-- BEGIN Records for processing --

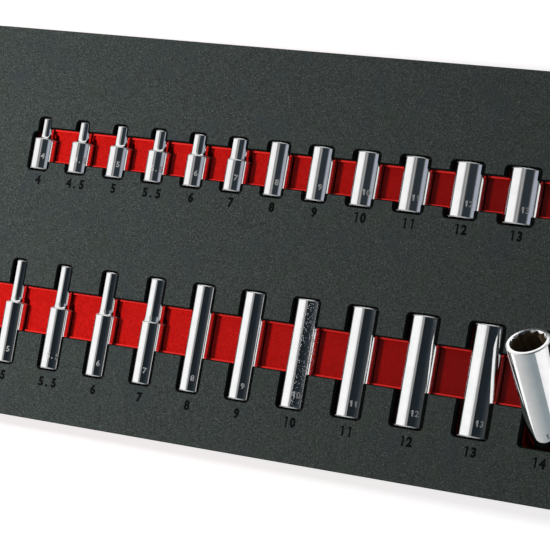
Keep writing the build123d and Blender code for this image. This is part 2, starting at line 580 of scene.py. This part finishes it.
# What the chrome mirrors: greys round the room by angle from straight up, minus to the left,
# for the deep row and for the shallow row, and along the front and back walls from left to right.
# Splits, fades and the walls' top are heights or depths of a direction one unit long.
room = {
    "ambient": 0.20,
    "deepRow": [
        (-100, 0.78), (-75, 0.98), (-35, 1.0), (-20, 0.86), (-17.5, 0.36), (-13, 0.28),
        (-5, 0.30), (-2.5, 0.030), (0, (0.011, 0.015, 0.019)), (40, (0.014, 0.020, 0.025)),
        (58, (0.034, 0.042, 0.050)), (71, 0.055), (73, 0.16), (76, 0.84),
        (79, 0.33), (86, 0.36), (89, 0.66), (110, 0.30),
    ],
    "shallowRow": [
        (-100, 0.80), (-75, 0.96), (-33, 0.93), (-27, 0.82), (-23, 0.27), (-18, 0.22),
        (-10, 0.36), (-4, 0.29), (1, 0.045), (8, (0.022, 0.030, 0.037)),
        (45, (0.024, 0.032, 0.040)), (51, 0.12), (57, (0.35, 0.38, 0.45)),
        (74, (0.37, 0.40, 0.47)), (78, 0.26), (84, 0.26), (88, 0.66), (110, 0.30),
    ],
    "rowSplit": (0.055, 0.072),
    "front": [(-0.6, 0.58), (0.4, (0.26, 0.30, 0.32)), (0.8, (0.26, 0.30, 0.32)), (0.9, 0.60)],
    "frontFade": (0.35, 0.70),
    "back": [(-1.0, 0.95), (0.54, 0.92), (0.62, 0.10), (0.84, 0.07), (0.90, 0.60), (1.0, 0.50)],
    "backFade": (0.45, 0.75),
    "wallTop": (0.34, 0.42),  # front and back walls end here, and the stripes go on above
}
halfTurn = 180


def ramp(value, low, high, stops):  # shades along a value, their places given between low and high
    placed = [((place - low) / (high - low), shade(tone)) for place, tone in stops]
    share = value * (1 / (high - low)) - low / (high - low)
    return value.node("ShaderNodeValToRGB", {"stops": placed}, {"Fac": share}, "Color")


def makeRoom():
    world = bpy.data.worlds.new("room")
    bpy.context.scene.world = world
    world.use_nodes = True
    world.node_tree.nodes.clear()
    sky = Link(world.node_tree)
    x = sky.node("ShaderNodeTexCoord", output="Generated").along("X")
    y, z = x.other("Y"), x.other("Z")
    angle = sky.maths("ARCTAN2", x, z) * math.degrees(1)
    deepRow = ramp(angle, -halfTurn, halfTurn, room["deepRow"])
    shallowRow = ramp(angle, -halfTurn, halfTurn, room["shallowRow"])
    seen = y.band(*room["rowSplit"]).blend(deepRow, shallowRow)
    onWall = 1 - z.band(*room["wallTop"])
    front = (0 - y).band(*room["frontFade"]) * onWall
    back = y.band(*room["backFade"]) * onWall
    seen = front.blend(seen, ramp(x, -1, 1, room["front"]))
    seen = back.blend(seen, ramp(x, -1, 1, room["back"]))
    path = sky.node("ShaderNodeLightPath", output="Is Camera Ray")
    seen = path.other("Is Glossy Ray").blend(shade(room["ambient"]), seen)
    seen = (path + path.other("Is Transmission Ray")).blend(seen, shade(1.0))
    background = sky.node("ShaderNodeBackground", None, {"Color": seen}, "Background")
    sky.node("ShaderNodeOutputWorld", None, {"Surface": background})


makeRoom()

camera = {
    "lens": 209.43,
    "sensor": 36.0,
    "clip": (0.05, 30.0),
    "at": (0.87343, -0.09330, 1.22816),
    "aim": (0.025621, -0.010246, 0.032),
    "roll": -75.5274,  # degrees, which sets the rows across the picture
}


def makeCamera():
    lens = bpy.data.cameras.new("camera")
    lens.lens = camera["lens"]
    lens.sensor_width = camera["sensor"]
    lens.clip_start, lens.clip_end = camera["clip"]
    eye = bpy.data.objects.new("camera", lens)
    bpy.context.scene.collection.objects.link(eye)
    turned = aimed(camera) @ Quaternion((0, 0, 1), math.radians(camera["roll"]))
    eye.matrix_world = Matrix.Translation(camera["at"]) @ turned.to_matrix().to_4x4()
    bpy.context.scene.camera = eye


makeCamera()
bpy.context.scene.view_settings.view_transform = "Standard"
print("floor, light, room and camera placed")
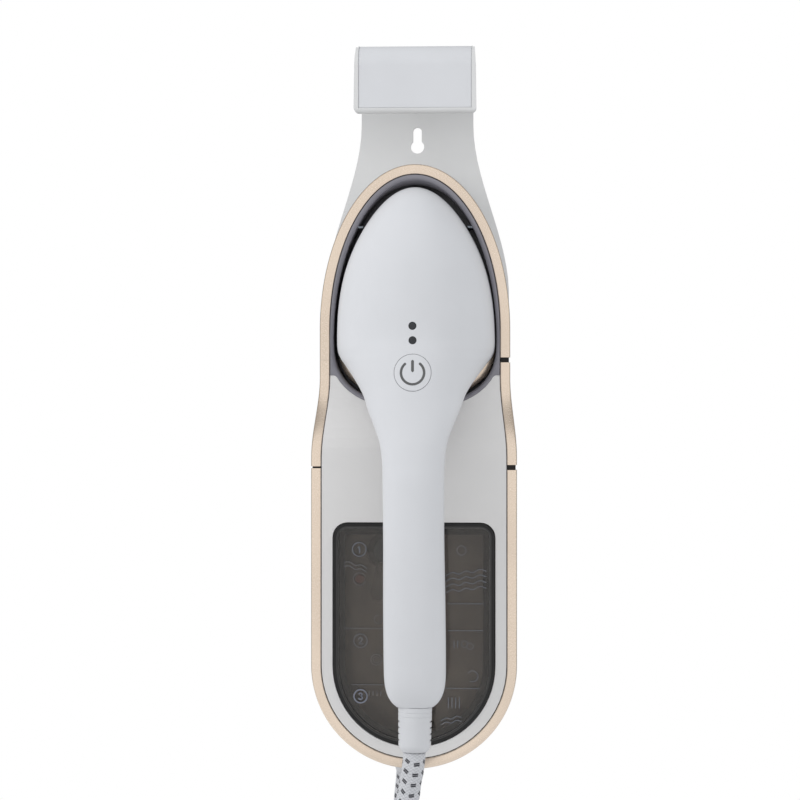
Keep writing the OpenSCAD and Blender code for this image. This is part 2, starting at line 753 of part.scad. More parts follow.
function dome_rows() = [for (i = [0:dome_n - 1])
  let (t = 90 * (1 - (i + 0.3) / (dome_n + 0.3)), up = pow(sin(t), 2 / 1.88))
  [-head_up * up, head_hw * pow(cos(t), 2 / 1.88) * shoulder(t), 0, 0,
   max(4, dome_h * pow(1 - pow(up, 2.4), 1 / 2.4))]];
body_rows = [for (r = smooth(stations, 2)) [r[0], r[1], max(0, r[2]), max(0, r[3]), r[4]]];
function all_rows() = concat(dome_rows(), body_rows);
// The back half starts where the front half leaves the bright rim
function row_at(d) = [d, for (c = [1:4]) lookup(d, [for (r = body_rows) [r[0], r[c]]])];
function deep_rows() = concat([row_at(9.5)], [for (r = body_rows) if (r[0] > 10) r]);
// The same row of the inner surface, one wall further in
function inner_row(row) = row[0] < 0
  ? [row[0] * (1 - iron_t / head_up), row[1] * (1 - iron_t / head_hw), 0, 0, row[4] * (1 - iron_t / dome_h)]
  : [row[0] * (1 - iron_t / 224.8), row[1] - iron_t,
     min(row[2] + iron_t, row[3] - 0.3), row[3], row[4] - iron_t];
half_n = 12;
bulge = 2.3;                           // power of the shells' curved section
// One half section at a row: side 1 is the front half, side -1 the back half
function half_ring(row, side) = [for (i = [0:half_n])
  let (t = 180 * i / half_n, reach = side > 0 ? row[4] - row[3] : row[3] - row[2])
  [row[1] * sgn_pow(cos(t), 2 / bulge),
   -(rim_d + row[3] + side * reach * pow(sin(t), 2 / bulge)),
   cup_z - row[0]]];
function strip(n, m, base, flip) = [for (i = [0:n - 2], k = [0:m - 2])
  let (a = base + i * m + k)
  flip ? [a, a + 1, a + m + 1, a + m] : [a, a + m, a + m + 1, a + 1]];
function fan(m, base, flip) = [[for (k = [0:m - 1]) base + (flip ? m - 1 - k : k)]];
// Half of the iron's body as a closed shell, open towards the other half
module half_shell(rows, side) {
  m = half_n + 1;
  n = len(rows);
  q = n * m;
  front = side > 0;
  rim = concat(
    [for (i = [0:n - 2]) let (a = i * m, b = a + m) front ? [a, a + q, b + q, b] : [a, b, b + q, a + q]],
    [for (i = [0:n - 2]) let (a = i * m + m - 1, b = a + m)
      front ? [a, b, b + q, a + q] : [a, a + q, b + q, b]],
    [front ? [0, m - 1, q + m - 1, q] : [0, q, q + m - 1, m - 1]],
    [let (a = q - m, b = q - 1) front ? [a, a + q, b + q, b] : [a, b, b + q, a + q]]);
  polyhedron(concat([for (r = rows) each half_ring(r, side)],
                    [for (r = rows) each half_ring(inner_row(r), side)]),
    concat(strip(n, m, 0, !front), strip(n, m, q, front), fan(m, 0, !front), fan(m, q - m, front),
           fan(m, q, front), fan(m, 2 * q - m, !front), rim));
}
// Half of the iron's outer body as one solid, for what is flush with it
module body_solid(rows) {
  m = half_n + 1;
  n = len(rows);
  polyhedron([for (r = rows) each half_ring(r, 1)], concat(strip(n, m, 0, false),
    fan(m, 0, false), fan(m, (n - 1) * m, true), [for (i = [0:n - 2]) let (a = i * m)
    [a, a + m - 1, a + 2 * m - 1, a + m]]));
}
button_z = cup_z - 21.2;
led_z = [cup_z + 7.6, cup_z - 1.3];
hinge_z = cup_z - 71;
hinge_d = grip_back + 4.6;
pin_r = 1.5;
button_fit = 0.2;
handle_board_d = dome_d - 12;
board_posts = [[11, cup_z - 4], [-11, cup_z - 4]];
iron_screw_z = [cup_z - 140, cup_z - 195];
module iron_front_shell() {
  color(white) difference() {
    union() {
      half_shell(all_rows(), 1);
      for (p = board_posts) in_depth(handle_board_d + 1.6, dome_d - 1) translate(p) circle(2.5);
      for (z = iron_screw_z) in_depth(grip_d, grip_front - 1.5) translate([0, z]) circle(3.2);
    }
    in_depth(dome_d - 12, grip_front) {
      translate([0, button_z]) circle(button_r + button_fit);
      for (z = led_z) translate([0, z]) circle(led_r + screw_fit);
    }
    for (z = iron_screw_z) in_depth(grip_d - 1, grip_d + 10) translate([0, z]) circle(screw_r + screw_fit);
    translate([0, -grip_d, handle_end - 5]) cylinder(r = hose_d / 2 + 1, h = 12);
  }
}
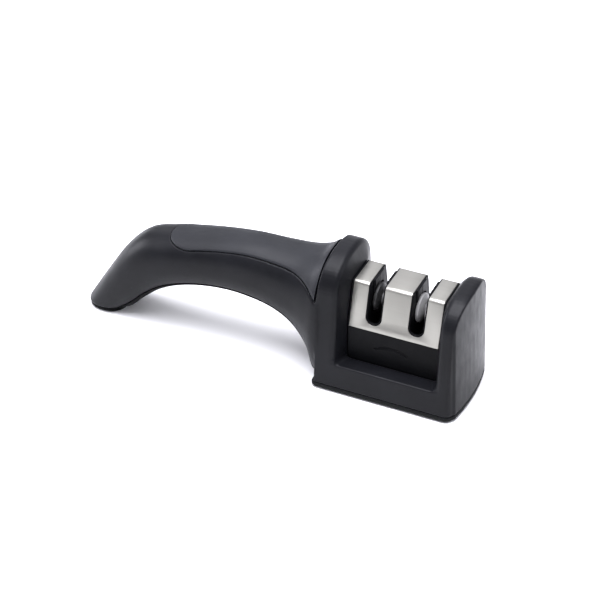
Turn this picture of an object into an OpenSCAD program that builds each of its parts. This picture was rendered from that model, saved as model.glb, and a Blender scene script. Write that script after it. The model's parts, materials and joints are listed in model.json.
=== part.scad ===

-- END Records for processing --

The line containing "Turn this picture" and every line after it, through the end of the records, should be repeated exactly and alone.

> _The answer_:
Turn this picture of an object into an OpenSCAD program that builds each of its parts. This picture was rendered from that model, saved as model.glb, and a Blender scene script. Write that script after it. The model's parts, materials and joints are listed in model.json.
=== part.scad ===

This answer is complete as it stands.